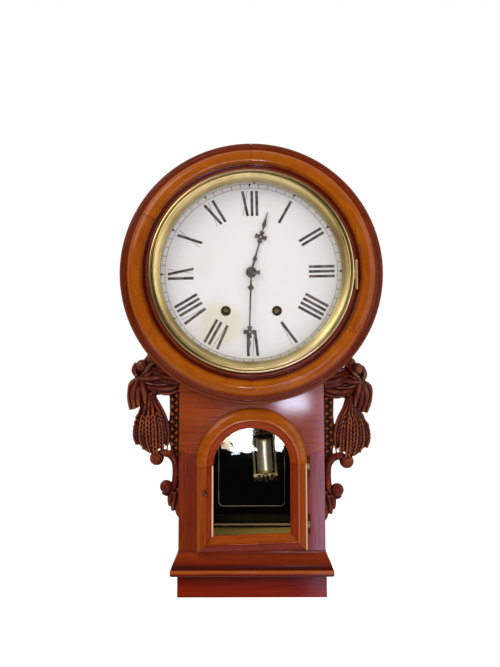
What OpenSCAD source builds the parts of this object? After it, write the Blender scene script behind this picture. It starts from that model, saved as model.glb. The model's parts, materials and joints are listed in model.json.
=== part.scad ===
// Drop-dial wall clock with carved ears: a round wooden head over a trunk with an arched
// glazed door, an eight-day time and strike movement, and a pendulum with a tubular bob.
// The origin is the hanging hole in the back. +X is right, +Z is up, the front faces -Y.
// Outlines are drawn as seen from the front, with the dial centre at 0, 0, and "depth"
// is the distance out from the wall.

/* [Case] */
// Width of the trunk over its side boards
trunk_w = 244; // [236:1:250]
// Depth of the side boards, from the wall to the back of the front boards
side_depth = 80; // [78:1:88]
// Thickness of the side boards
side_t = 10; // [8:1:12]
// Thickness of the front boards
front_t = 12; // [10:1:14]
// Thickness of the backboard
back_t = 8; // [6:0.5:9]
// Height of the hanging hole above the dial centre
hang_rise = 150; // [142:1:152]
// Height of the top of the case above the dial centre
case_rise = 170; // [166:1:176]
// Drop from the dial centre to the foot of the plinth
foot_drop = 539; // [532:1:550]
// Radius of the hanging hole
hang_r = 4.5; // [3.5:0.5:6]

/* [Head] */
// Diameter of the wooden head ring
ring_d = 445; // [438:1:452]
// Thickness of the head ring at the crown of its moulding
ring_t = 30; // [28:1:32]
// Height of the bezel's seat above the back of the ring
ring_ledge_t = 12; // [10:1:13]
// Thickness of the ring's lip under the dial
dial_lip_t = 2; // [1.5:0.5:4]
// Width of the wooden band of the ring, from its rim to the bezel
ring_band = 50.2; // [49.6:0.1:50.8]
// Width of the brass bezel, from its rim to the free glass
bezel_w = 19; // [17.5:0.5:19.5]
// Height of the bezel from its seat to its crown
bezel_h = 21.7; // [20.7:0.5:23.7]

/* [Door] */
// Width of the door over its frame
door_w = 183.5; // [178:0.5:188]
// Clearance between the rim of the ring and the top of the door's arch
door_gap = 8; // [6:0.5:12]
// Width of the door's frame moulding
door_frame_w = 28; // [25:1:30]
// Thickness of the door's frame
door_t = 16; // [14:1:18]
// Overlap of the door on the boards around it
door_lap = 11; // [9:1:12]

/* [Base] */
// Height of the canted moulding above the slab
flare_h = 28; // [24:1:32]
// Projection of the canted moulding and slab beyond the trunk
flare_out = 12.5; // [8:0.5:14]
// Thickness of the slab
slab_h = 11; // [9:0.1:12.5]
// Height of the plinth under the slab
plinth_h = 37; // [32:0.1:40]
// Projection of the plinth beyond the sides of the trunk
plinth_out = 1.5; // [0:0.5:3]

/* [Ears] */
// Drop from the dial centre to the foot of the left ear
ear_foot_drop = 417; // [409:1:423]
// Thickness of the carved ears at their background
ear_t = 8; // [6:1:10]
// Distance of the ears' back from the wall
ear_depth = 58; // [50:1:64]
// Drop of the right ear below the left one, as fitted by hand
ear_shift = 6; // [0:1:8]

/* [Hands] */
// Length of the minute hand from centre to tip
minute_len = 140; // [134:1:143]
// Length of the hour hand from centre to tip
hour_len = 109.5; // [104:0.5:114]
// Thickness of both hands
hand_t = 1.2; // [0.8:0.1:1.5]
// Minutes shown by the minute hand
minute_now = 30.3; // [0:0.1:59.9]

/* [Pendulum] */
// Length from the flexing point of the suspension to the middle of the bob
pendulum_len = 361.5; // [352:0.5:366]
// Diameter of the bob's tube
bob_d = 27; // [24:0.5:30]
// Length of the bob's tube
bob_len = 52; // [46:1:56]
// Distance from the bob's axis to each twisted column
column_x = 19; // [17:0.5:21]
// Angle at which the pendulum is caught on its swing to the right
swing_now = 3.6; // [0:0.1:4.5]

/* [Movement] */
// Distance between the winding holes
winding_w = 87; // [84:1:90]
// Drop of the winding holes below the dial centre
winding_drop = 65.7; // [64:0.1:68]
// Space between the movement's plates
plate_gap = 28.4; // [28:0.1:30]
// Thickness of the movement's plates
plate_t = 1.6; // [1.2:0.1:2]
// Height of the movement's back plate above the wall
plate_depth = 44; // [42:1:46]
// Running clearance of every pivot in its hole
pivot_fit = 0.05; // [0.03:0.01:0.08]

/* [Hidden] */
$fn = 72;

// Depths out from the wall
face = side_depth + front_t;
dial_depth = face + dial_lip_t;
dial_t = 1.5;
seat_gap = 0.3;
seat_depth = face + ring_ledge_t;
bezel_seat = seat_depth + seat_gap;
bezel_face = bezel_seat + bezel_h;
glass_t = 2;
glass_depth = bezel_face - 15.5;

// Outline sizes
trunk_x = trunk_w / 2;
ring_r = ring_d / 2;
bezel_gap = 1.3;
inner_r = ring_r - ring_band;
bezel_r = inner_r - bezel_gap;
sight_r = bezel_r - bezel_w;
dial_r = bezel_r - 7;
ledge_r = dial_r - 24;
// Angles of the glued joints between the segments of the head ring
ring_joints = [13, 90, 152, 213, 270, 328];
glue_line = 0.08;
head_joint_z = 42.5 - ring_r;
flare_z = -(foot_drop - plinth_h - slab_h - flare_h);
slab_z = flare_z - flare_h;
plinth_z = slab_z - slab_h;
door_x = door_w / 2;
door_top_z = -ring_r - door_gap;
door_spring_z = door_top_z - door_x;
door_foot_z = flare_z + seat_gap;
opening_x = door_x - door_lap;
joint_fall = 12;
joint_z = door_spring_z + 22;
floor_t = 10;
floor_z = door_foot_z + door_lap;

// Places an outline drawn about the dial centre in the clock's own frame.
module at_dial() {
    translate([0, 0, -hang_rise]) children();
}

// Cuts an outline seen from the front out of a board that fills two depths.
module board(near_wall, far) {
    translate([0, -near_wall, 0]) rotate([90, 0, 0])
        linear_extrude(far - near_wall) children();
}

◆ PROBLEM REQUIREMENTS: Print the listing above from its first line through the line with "from the wall.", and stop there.

◆ SOLUTION:
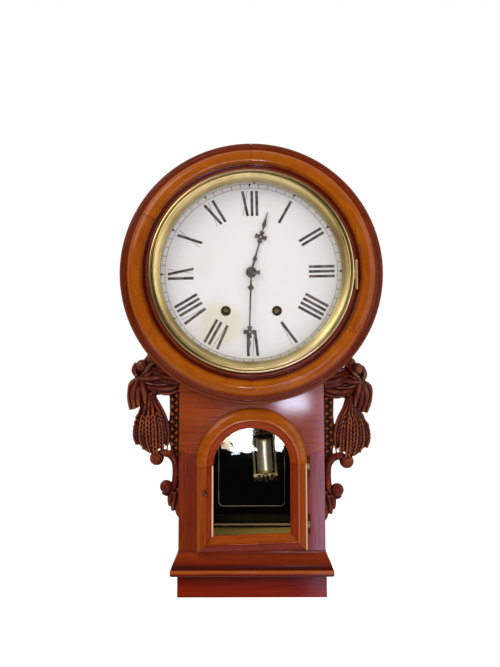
What OpenSCAD source builds the parts of this object? After it, write the Blender scene script behind this picture. It starts from that model, saved as model.glb. The model's parts, materials and joints are listed in model.json.
=== part.scad ===
// Drop-dial wall clock with carved ears: a round wooden head over a trunk with an arched
// glazed door, an eight-day time and strike movement, and a pendulum with a tubular bob.
// The origin is the hanging hole in the back. +X is right, +Z is up, the front faces -Y.
// Outlines are drawn as seen from the front, with the dial centre at 0, 0, and "depth"
// is the distance out from the wall.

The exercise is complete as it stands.